Thank you for your input.

What this means: for my lesson I should have three different sets of standards in mind as I teach. Presumably, for every lesson I teach I should have three different sets of standards bulwarking my otherwise feeble lessons.

I will confess something to you; other than this one lesson, I will not have a clue as to how these standards apply to my classroom on a daily basis. I am embarassed by this confession. I can feel you wondering whether or not my students are mastering Standard 3.5. Some of you are shaking your head, realizing that when it comes to professional teaching standard 1.4 I am a joke. I also must openly admit that I do not understand all of the SSGs (originally, I thought an SSG was a gastro-intestinal illness).

Teachers are supposed to hang a large copy of the Standards and Benchmarks in our class, which I have dutifully done--right above the garbage can. Any of my students can crumple paper and throw a bank-shot off the large laminated sheet. Yes, it is laminated. It is the only thing laminated in my classroom, as if to protect it from sudden hurricanes or madmen attacking with buckets of water.
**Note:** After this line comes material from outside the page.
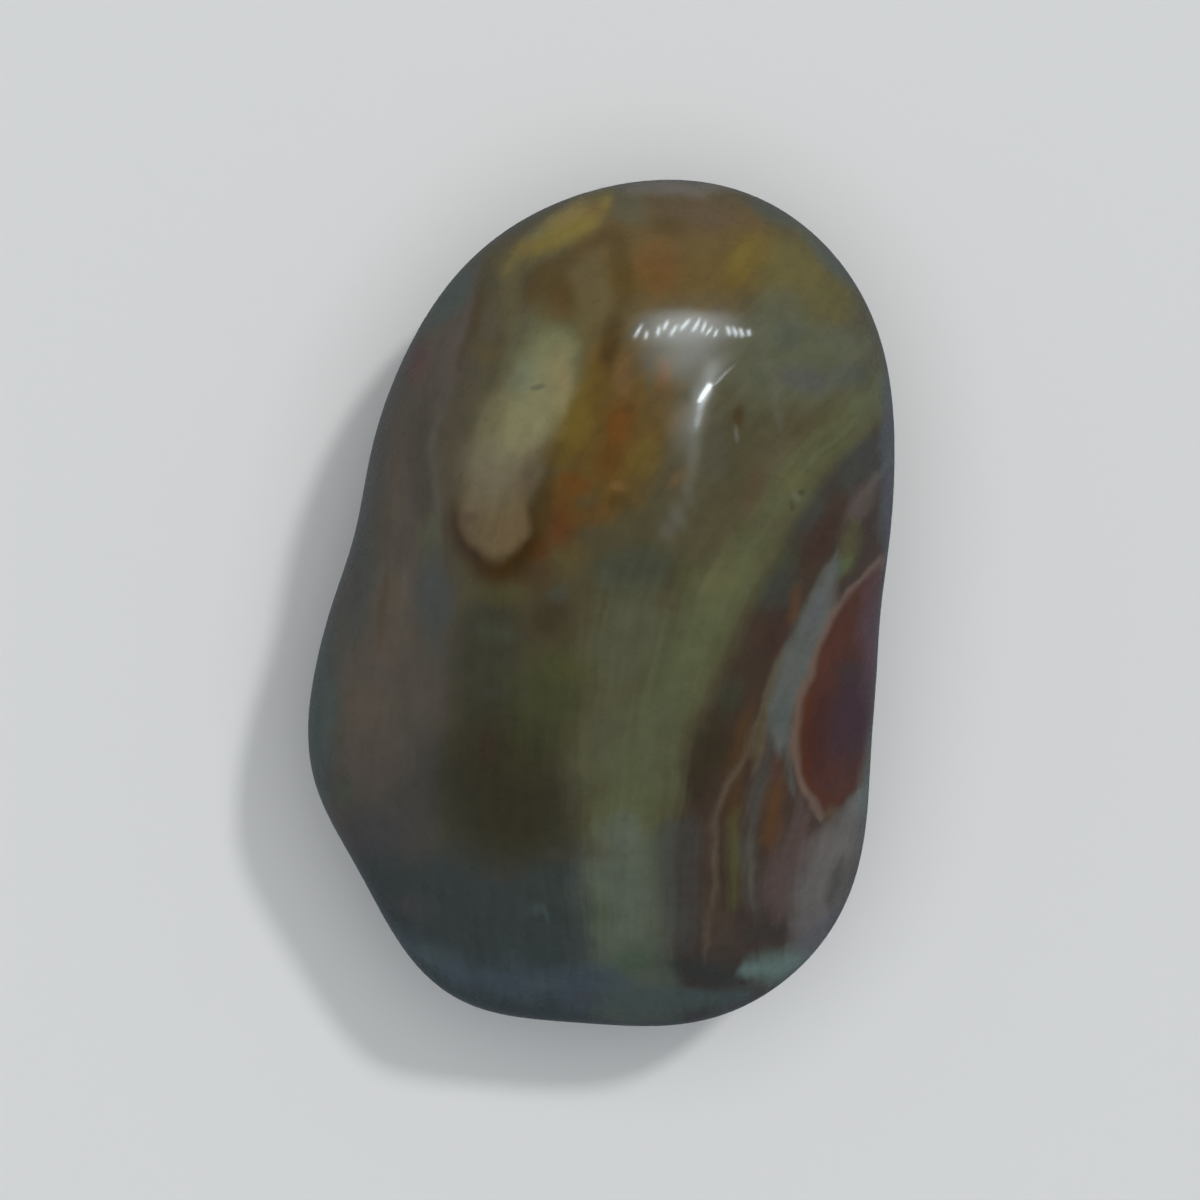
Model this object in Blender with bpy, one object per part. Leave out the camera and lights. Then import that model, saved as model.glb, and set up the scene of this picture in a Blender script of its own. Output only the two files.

It hangs like the Declaration of Co-dependence.

Here is a 9th grade standard: "Applies knowledge of Greek, Latin and Anglo-Saxon roots and affixes to draw inferences". Apparantly, this is supposed to be quite clear to each freshmen student who marches past it each day.

"Mr Donohoe?" says a cheerful student. "What are we going to do today?"
"Today class, we are exploring Standard 1.6!" I reply, and I step aside so they can see.
"Mr. Donohoe? What are affixes?"
"Easy, my cheerful student! Those are the end-parts of words! Not to be confused with 'prefixes' which we won't be doing as they are not part of the standards and benchmarks."
"Mr. Donohoe? How do you draw inferences?"
"Well, you make a conclusion or reasonable guess based on the information you have."
"You mean we're not drawing pictures?"
"Nope! Not part of the standards!"
"What's an Anglo-Saxon?"
"A large, bearded man who used to roam the earth pillaging villages so he could leave us words!"

And then the bell rings without my having the time to explain just how we are supposed to "apply knowledge".